Post by Jordan Schrader / The News Tribune on June 7, 2013 at 10:50 am with No Comments »
June 7, 2013 10:54 am

While the bridge that fell into the Skagit River last month was not deemed “structurally deficient,” the collapse is drawing attention to the 135 state bridges that are in that more serious category.

Rep. Hans Zeiger, R-Puyallup
Rep. Hans Zeiger, R-Puyallup

The latest response in the Legislature is from Rep. Hans Zeiger, a Puyallup Republican, and a bipartisan group of legislators. They introduced a bill today to fast-track the repair or replacement of deficient bridges.

“Structurally deficient” simply means that a bridge is in need of repair or replacement.

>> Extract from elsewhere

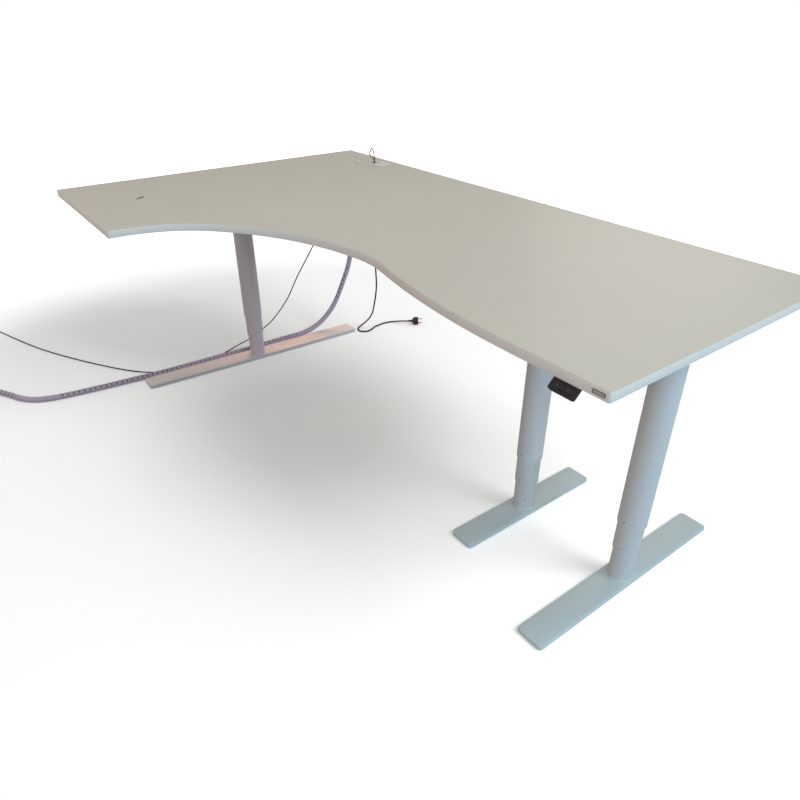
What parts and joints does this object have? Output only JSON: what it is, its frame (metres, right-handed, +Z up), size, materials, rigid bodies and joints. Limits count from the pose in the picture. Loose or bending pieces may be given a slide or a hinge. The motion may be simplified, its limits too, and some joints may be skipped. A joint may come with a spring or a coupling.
{
  "type": "height adjustable corner desk",
  "caption": "Electric sit-stand corner desk: L-shaped worktop with a curved inner edge on telescopic legs with flat bar feet, key panel, cable outlet and cable spine.",
  "frame": {"origin": "on the floor under the middle of the worktop's 2000 x 1200 mm outline", "axes": "+Z up, +Y from the user to the long back edge, +X along the back edge to the right"},
  "size_m": [3.0133, 1.792, 0.8313],
  "materials": {
    "laminate": "satin off-white melamine on chipboard",
    "edging": "satin beige-grey edging",
    "plate_metal": "brushed, bare",
    "pale_plastic": "fine matt",
    "powder_coat": "silver-grey powder coat",
    "cast_metal": "cast and painted grey",
    "bare_steel": "ground steel",
    "bush_plastic": "natural slide plastic",
    "glide_plastic": "hard matt",
    "black_plastic": "fine texture",
    "key_plastic": "satin key film",
    "lead_jacket": "matt cable jacket",
    "mains_rubber": "black flexible cable and moulded plug",
    "spine_plastic": "pale grey links",
    "data_jacket": "grey cable jacket"
  },
  "bodies": {
    "floor_stand": {"foot_right": "powder_coat", "glide_right_back": "glide_plastic", "glide_right_front": "glide_plastic", "inner_tube_right": "powder_coat", "mains_plug": "mains_rubber", "spine_end": "spine_plastic", "data_coil": "data_jacket", "data_plug": "pale_plastic"},
    "desktop": {"desktop_board": "laminate", "edge_band": "edging", "edge_plate": "plate_metal", "outlet_liner": "pale_plastic", "outlet_lid": "pale_plastic", "outlet_lid_segment": "pale_plastic", "support_arm_right": "powder_coat", "gear_housing_right": "cast_metal", "outer_tube_right": "powder_coat", "outer_bush_right": "bush_plastic", "spindle_right": "bare_steel", "support_arm_middle": "powder_coat", "gear_housing_middle": "cast_metal", "outer_tube_middle": "powder_coat", "outer_bush_middle": "bush_plastic", "spindle_middle": "bare_steel", "support_arm_left": "powder_coat", "gear_housing_left": "cast_metal", "outer_tube_left": "powder_coat", "outer_bush_left": "bush_plastic", "spindle_left": "bare_steel", "beam_long": "powder_coat", "beam_short": "powder_coat", "control_box": "black_plastic", "mains_gland": "black_plastic", "handset_body": "black_plastic", "motor_lead_right": "lead_jacket", "motor_lead_middle": "lead_jacket", "motor_lead_left": "lead_jacket", "handset_lead": "lead_jacket", "mains_cord": "mains_rubber", "cable_spine": "spine_plastic", "spine_holder": "spine_plastic", "data_cable": "data_jacket", "data_connector": "pale_plastic", "cable_clip": "pale_plastic"},
    "middle_stage_right": {"middle_tube_right": "powder_coat", "middle_bush_right": "bush_plastic"},
    "middle_stage_middle": {"middle_tube_middle": "powder_coat", "middle_bush_middle": "bush_plastic"},
    "middle_stage_left": {"middle_tube_left": "powder_coat", "middle_bush_left": "bush_plastic"},
    "foot_stage_middle": {"foot_middle": "powder_coat", "glide_middle_back": "glide_plastic", "glide_middle_front": "glide_plastic", "inner_tube_middle": "powder_coat"},
    "foot_stage_left": {"foot_left": "powder_coat", "glide_left_back": "glide_plastic", "glide_left_front": "glide_plastic", "inner_tube_left": "powder_coat"},
    "key_up": {"handset_key_up": "key_plastic"},
    "key_down": {"handset_key_down": "key_plastic"}
  },
  "joints": [
    {"name": "lift", "type": "slide", "parent": "floor_stand", "child": "desktop", "axis": [0, 0, 1], "range_m": [-0.155, 0.495]},
    {"name": "middle_stage_right_slide", "type": "slide", "parent": "floor_stand", "child": "middle_stage_right", "axis": [0, 0, 1], "range_m": [-0.0775, 0.2475]},
    {"name": "middle_stage_middle_slide", "type": "slide", "parent": "desktop", "child": "middle_stage_middle", "axis": [0, 0, -1], "range_m": [-0.0775, 0.2475]},
    {"name": "middle_stage_left_slide", "type": "slide", "parent": "desktop", "child": "middle_stage_left", "axis": [0, 0, -1], "range_m": [-0.0775, 0.2475]},
    {"name": "foot_stage_middle_slide", "type": "slide", "parent": "desktop", "child": "foot_stage_middle", "axis": [0, 0, -1], "range_m": [-0.155, 0.495]},
    {"name": "foot_stage_left_slide", "type": "slide", "parent": "desktop", "child": "foot_stage_left", "axis": [0, 0, -1], "range_m": [-0.155, 0.495]},
    {"name": "key_up_press", "type": "slide", "parent": "desktop", "child": "key_up", "axis": [0, 0.7071, -0.7071], "range_m": [0, 0.0008], "stiffness_N_per_m": 500},
    {"name": "key_down_press", "type": "slide", "parent": "desktop", "child": "key_down", "axis": [0, 0.7071, -0.7071], "range_m": [0, 0.0008], "stiffness_N_per_m": 500}
  ],
  "couplings": [
    {"joint": "middle_stage_right_slide", "follows": "lift", "ratio": 0.5},
    {"joint": "middle_stage_middle_slide", "follows": "lift", "ratio": 0.5},
    {"joint": "middle_stage_left_slide", "follows": "lift", "ratio": 0.5},
    {"joint": "foot_stage_middle_slide", "follows": "lift", "ratio": 1},
    {"joint": "foot_stage_left_slide", "follows": "lift", "ratio": 1}
  ]
}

For those bridges, transportation officials would be allowed to skip some of the steps in the bidding process, as they already do when an emergency damages a highway, and also would skip an environmental assessment or impact statement.

Zeiger is in a good position to be heard on transportation changes because he’s one of the Republicans willing to vote for a gas-tax measure to fund road projects, a group that is also demanding reforms in how the state spends transportation money.

Democratic Reps. Brian Blake of Aberdeen, Dean Takko of Longview and Roger Freeman of Federal Way all signed on to the bill along with many minority Republicans.

Zeiger said in a statement he’s working on changes to the proposal with the Department of Transportation, and he drew attention to a local bridge:

Zeiger said he is concerned about the condition of the Meridian Street Puyallup River Bridge in his own 25th Legislative District. “The Meridian Street Puyallup River Bridge was built in 1925 and has a structural sufficiency rating of two out of one hundred. While this bridge is prioritized for replacement, the Washington State Department of Transportation does not expect to complete its work on a new bridge until late 2015. We cannot afford to wait that long. It has already been two-and-a-half years since northbound truck traffic was restricted to the bridge’s right lane.”